Part of the impetus for the study and the expansion of the survey to include patient responses, says Zuniga, arose from a general move to assess lessons learned and map out the challenges ahead during this tenth-year anniversary of highly active antiretroviral therapy. To that end, the survey, which was sponsored by Bristol Myers-Squibb, worked to identify “potential gaps around definitions of what constitutes successful ART, the impact of treatment on patient quality of life, and the relationship and interaction between patients and physicians, especially as antiretroviral therapy becomes increasingly complex.”
Some treatment goals were more or less equally shared by physicians and patients. For example, sixty-nine percent of physicians and sixty-eight percent of patients considered keeping viral load low as a treatment goal. Fifty-one percent of physicians and sixty-five percent of patients stated that avoiding resistance was an important goal.
Many patients and physicians did not wholly agree on what constitutes successful antiretroviral therapy. Fourteen percent of physicians versus sixty percent of patients were concerned about keeping patients looking healthy as a goal. Zuniga points out that while the physicians’ focus on lab markers is to some extent understandable, one of the costs of this focus is that “quality of life tends to take a back seat.” Without a good quality of life assured for patients, “every effort to assure adherence and every effort to keep CD4 counts high or avoid resistance can be undermined.” Zuniga argued that patients should not have to choose between an efficacious antiretroviral regimen and a high quality of life—both can be attained for most patients with some diligence from physicians and patients.
This might still be more challenging than one would think, especially if treatment issues important to patients are inadvertently sidelined by physicians. While seventy-percent of physicians disagreed/strongly disagreed with the statement that side effects were worse than the disease, only forty-seven percent of patients disagreed/strongly disagreed. Forty-four percent of patients reported delaying the initiation of treatment to avoid side effects. Advances like convenient dosing lose their luster in this context, says Zuniga. Success cannot simply mean living longer, he suggests, “it’s living longer with quality.”
“What use is being undetectable and having a great CD4 count if you, in this day and age, continue to live with daily diarrhea? Or blinding headaches? Having said that, we know better because there is the ability to either prescribe regimens that have lower side effect profiles or manage side effects a little better.”
“In a typical week, physicians reported switching, on average, five percent of their patients from one regimen to another, specifically because of side effects. That’s a significant number of patients,” says Zuniga. “Sixty-eight percent of patients surveyed reported having switched treatment regimens due to side effects at least once. And so we have been advocating the quality of life agenda and looking at the different antiretroviral regimens available, looking at their side effect profiles in addition to dealing with potency and resistance concerns because of this very issue.”

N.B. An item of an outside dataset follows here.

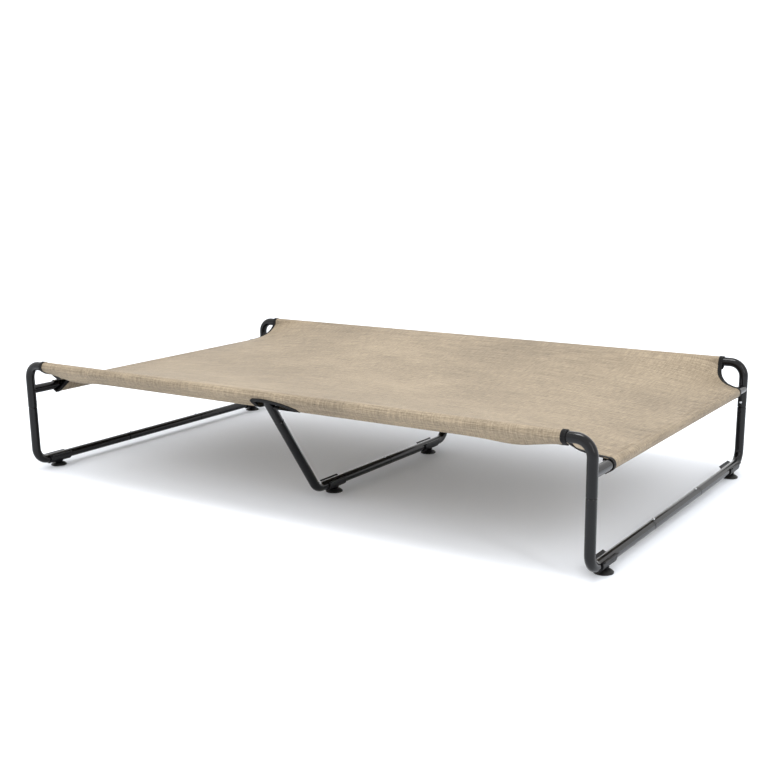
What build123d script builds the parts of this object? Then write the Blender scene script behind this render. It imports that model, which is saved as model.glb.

While plans are underway to conduct surveys with physicians and the patients they treat, IAPAC will fine-tune its educational activities geared toward physicians and patients to address these identified gaps. IAPAC urges physicians to pay more attention to side effect issues, including recognizing conditions that may not yet even be considered as side effects, and asking patients about them more directly in an effort to make antiretroviral therapy as successful as it can be. Patients need to involve or continue to involve themselves in decisions about their treatment. An informed dialogue and an equal partnership between patients and physicians needs to be supported and improved, as well—a tough challenge, says Zuniga, in an era of both dwindling funding for ASOs from both public and private sectors, as well as treatment options that often alienate patients.
Chael Needle wrote about the Sustiva/Truvada one pill, once-a-day formulation in the June issue.